Investment rationale

Nelcast, which derives more than 50 per cent of its revenues the commercial vehicles segment, could witness increased demand on the back of an expected growth in freight traffic and the proposed introduction of emission and loading norms. However, any slump in the growth of the interest rate-sensitive commercial vehicles industry may mute Nelcast's earnings.

In this context, Nelcast's decision to widen its product base towards small castings to cater to passenger cars and light commercial vehicles is a positive. This apart, the proposed increase in the manufacture of machined casts, aimed at 20-25 per cent of total production by the next fiscal year, could give a further fillip to the bottomline, as these products enjoy better pricing and margins.
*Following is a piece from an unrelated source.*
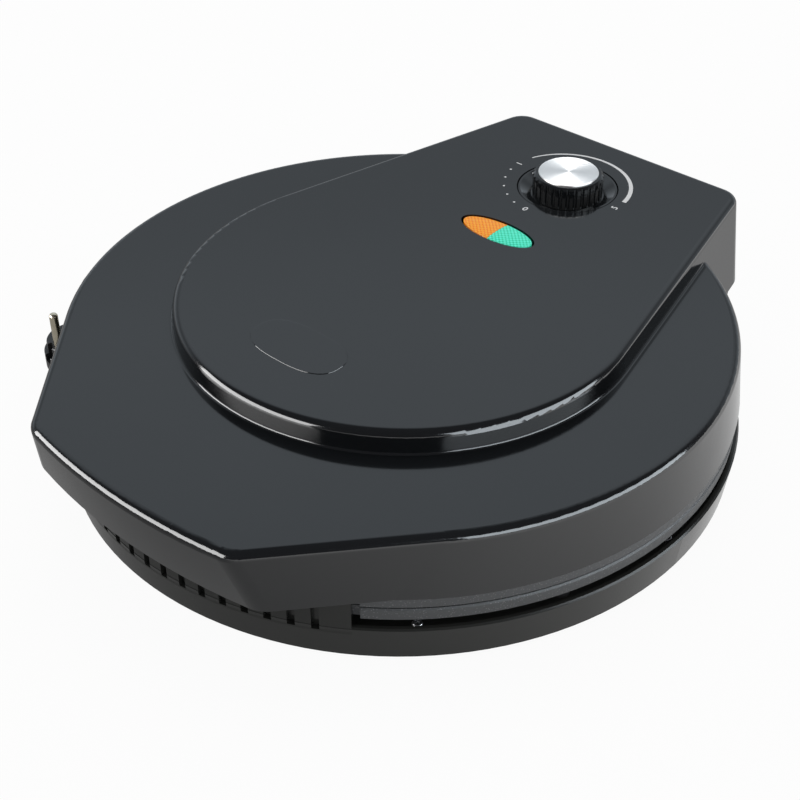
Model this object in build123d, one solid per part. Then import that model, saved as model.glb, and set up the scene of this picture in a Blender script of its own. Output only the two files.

On the export front, outsourcing of casting components is likely to remain buoyant, given the strict environmental norms, rising labour costs and shortage of skilled labour in markets such as the US and Europe.

Encouraged by this rising demand scenario, Nelcast proposes to dedicate about 25 per cent of its capacity (post-expansion) for exports. While Nelcast already has a presence in US through its subsidiary and supplies to Volvo Sweden through its Tier-I supplier, Arvin Meritor, the increased thrust on exports is likely to help it strengthen its presence in the global arena. Further, as exports enjoy better realisation, revenues should rise.

For the financial year ended March 2007, the company reported a revenue growth of about 30 per cent to about Rs 350 crore. The earnings recorded a 182 per cent increase to about Rs 7 crore.

On the operational front, margins expanded by about 5 percentage points to 25 per cent on the back of increased sales realisation and pruning of costs.

The earnings per share on a fully diluted basis stood at about Rs 11 for FY-07.

Objects of the issue

The issue proceeds will be used to fund the expansion and modernisation of production facilities at both the units of Nelcast. The company plans to increase capacities from about 102,000 tonnes to about 120,000 tonnes by FY-08 and an additional 30,000 tonnes by FY-09.

Concerns

While Nelcast's decision to increase its focus on exports is a positive, its ability to source orders from global players could be crucial. Our concern stems from the increased competition in the export market from both the domestic and Chinese players. This apart, since most of the existing players in the domestic market are on an expansion mode, it could lead to an excess supply scenario, which could cap Nelcast's earnings. Offer details

The offer is open from June 4 to June 8. The company seeks to raise about Rs 95 crore through this offer. Karvy Investor Services and Bigshare Services Private Limited are the lead manager and registrar to the issue respectively.